- Genre: Game show
- Directed by: Arathy H. N.
- Presented by: N. Someswara
- Country of origin: India
- Original language: Kannada
- No. of episodes: 5,015

Production
- Producers: Mahesh Joshi Usha Kini Arathy H. N. Raghu G.
- Production locations: Bangalore, Karnataka, India
- Running time: approx. 30 minutes

Original release
- Network: DD Chandana
- Release: 4 January 2002 – present

= Thatt Antha Heli =

Thatt Antha Heli?! is an Indian television game show (quiz show) in Kannada language. Shot in and telecast from the DD Chandana station in Bangalore, the show was first aired on 4 January 2002 and in 2012 entered the Limca Book of Records upon completing 1,756 episodes. In October 2025, the show completed 5,000 episodes.

==Description==
This show has completed over 3,000 episodes without any sponsorship. The host is N. Someswara. Each episode has three participants, who answer 12 questions in different fields such as education, science and technology, culture, and heritage. Each correct answer earns the contestant a new book. The show is telecast from 09:30 PM to 10:00 PM in DD Chandana channel from Monday to Friday. The re-run is telecast next day between 11.30 AM to 12:00 PM.In 2023 the number of questions has been reduced from 12 to 10.

==Rules==
1. Total of 10 questions and each question has four options.
2. Each question carries 10 points.

3. If correct answer is given before the options are announced, two books are awarded instead of one.
4. Even if a person gives a correct answer as a third person, he/she gets no points.
5. If a person crosses 100 points, as an encouragement, a special CD is given as a gift.
6. No negative tricks are allowed.
7. The quiz is open to any one aged above 14 years. No maximum age limit.
8. The interested may write a letter to DD Chandana with their basic information like name, gender, age, address, educational qualification, hobbies and contact information.

==Type of Questions==
The quiz questions includes Kannada Idioms and phrases, Kannada proverbs, Kannada riddles, Kannada jumble word, Kannada cross-word, Kannada word synonyms and a mental calculation Math problem.
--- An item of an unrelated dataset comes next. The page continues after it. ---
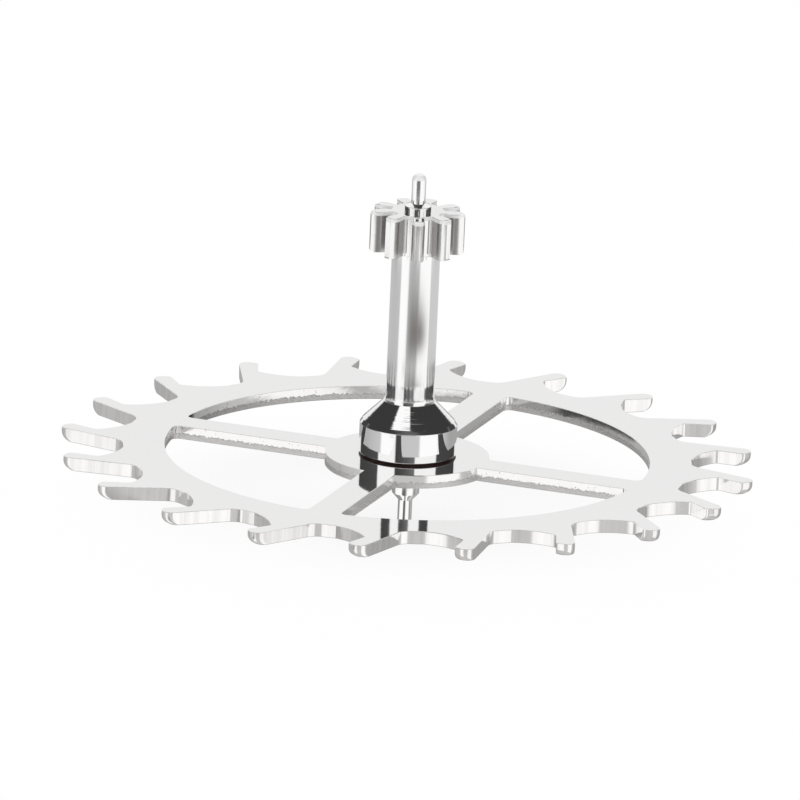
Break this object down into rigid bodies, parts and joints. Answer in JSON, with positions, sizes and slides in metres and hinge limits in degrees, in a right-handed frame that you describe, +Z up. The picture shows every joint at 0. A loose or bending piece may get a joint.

It has a picture question also. Usually there are two visual questions. One is exclusively meant for identifying Kannada poets/litterateurs and other visual question is related to identifying a Plant species or an Animal, Identifying a celebrity, a place etc. The Final question is a bumper question, which can earn 4 books. This question also includes 3 clues. Apart from these there are questions on State, National and international importance. If no clue is used, the contestant gets all four books. If one clue is used, three books are given, Two books if two clues used and a single book if all the three clues are used. This question is supposed to be toughest of the lot.